--- start of SUPPLIED MATERIAL ---

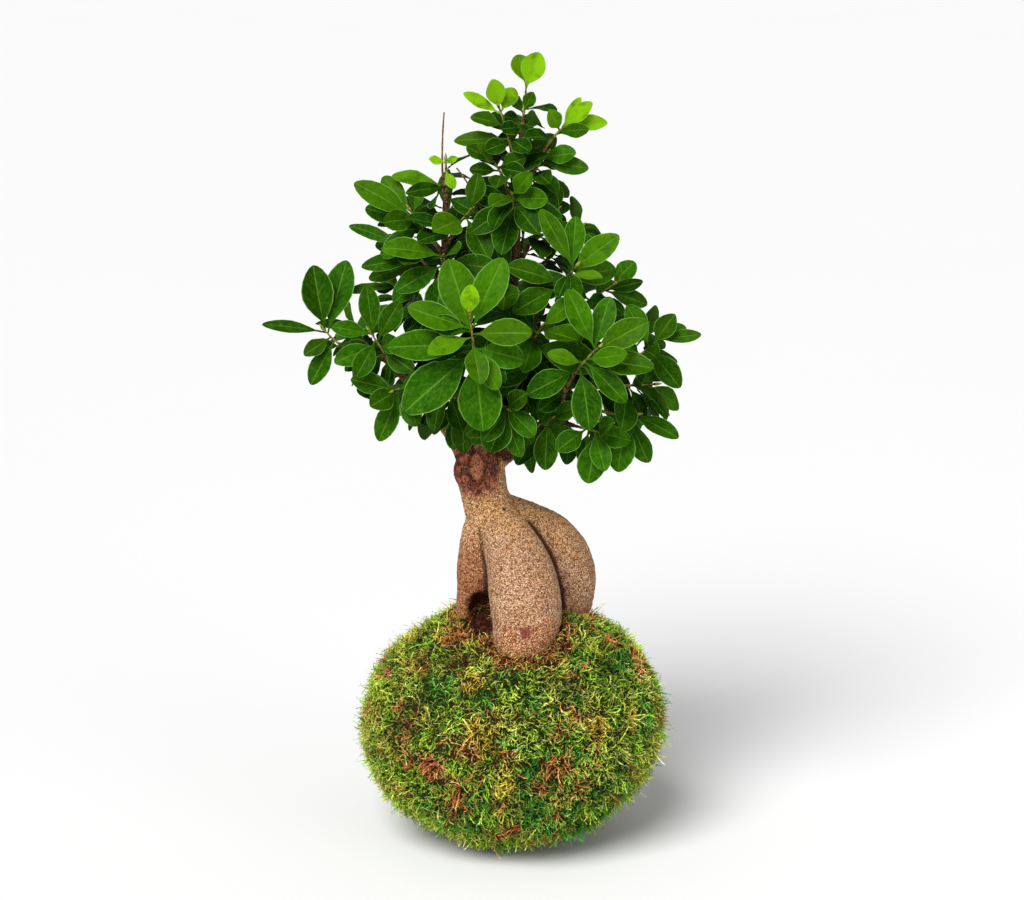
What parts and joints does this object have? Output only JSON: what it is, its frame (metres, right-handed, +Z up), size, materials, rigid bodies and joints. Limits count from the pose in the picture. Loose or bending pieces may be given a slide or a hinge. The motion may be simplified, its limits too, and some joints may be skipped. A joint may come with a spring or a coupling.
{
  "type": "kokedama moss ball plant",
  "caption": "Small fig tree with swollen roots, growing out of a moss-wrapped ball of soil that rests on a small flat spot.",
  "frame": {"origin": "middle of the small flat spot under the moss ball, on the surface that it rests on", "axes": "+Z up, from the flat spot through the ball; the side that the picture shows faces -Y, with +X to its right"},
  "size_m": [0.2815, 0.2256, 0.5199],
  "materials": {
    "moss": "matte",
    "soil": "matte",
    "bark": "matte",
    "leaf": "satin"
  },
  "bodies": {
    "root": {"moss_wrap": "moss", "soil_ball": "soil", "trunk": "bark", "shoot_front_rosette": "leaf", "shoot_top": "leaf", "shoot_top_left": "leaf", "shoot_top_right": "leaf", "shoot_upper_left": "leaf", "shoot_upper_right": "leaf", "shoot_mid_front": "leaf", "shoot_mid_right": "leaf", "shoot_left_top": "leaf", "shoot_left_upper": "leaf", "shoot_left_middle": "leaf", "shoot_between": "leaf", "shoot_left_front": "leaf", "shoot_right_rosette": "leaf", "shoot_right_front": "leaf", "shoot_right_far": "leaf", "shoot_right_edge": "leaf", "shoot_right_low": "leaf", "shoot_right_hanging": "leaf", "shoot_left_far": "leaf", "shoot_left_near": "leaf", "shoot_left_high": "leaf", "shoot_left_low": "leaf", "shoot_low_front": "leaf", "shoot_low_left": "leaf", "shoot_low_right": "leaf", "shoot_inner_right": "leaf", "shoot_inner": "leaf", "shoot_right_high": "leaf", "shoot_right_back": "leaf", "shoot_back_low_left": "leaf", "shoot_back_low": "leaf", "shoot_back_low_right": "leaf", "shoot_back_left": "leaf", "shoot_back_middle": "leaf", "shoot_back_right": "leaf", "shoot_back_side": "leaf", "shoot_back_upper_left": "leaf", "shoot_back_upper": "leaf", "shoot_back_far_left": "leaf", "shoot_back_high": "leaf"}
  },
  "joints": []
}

--- end of SUPPLIED MATERIAL ---

**PROBLEM**
Report only how many lines of the listing hold the word "bodies".

**SOLUTION TO THIS PROBLEM**
2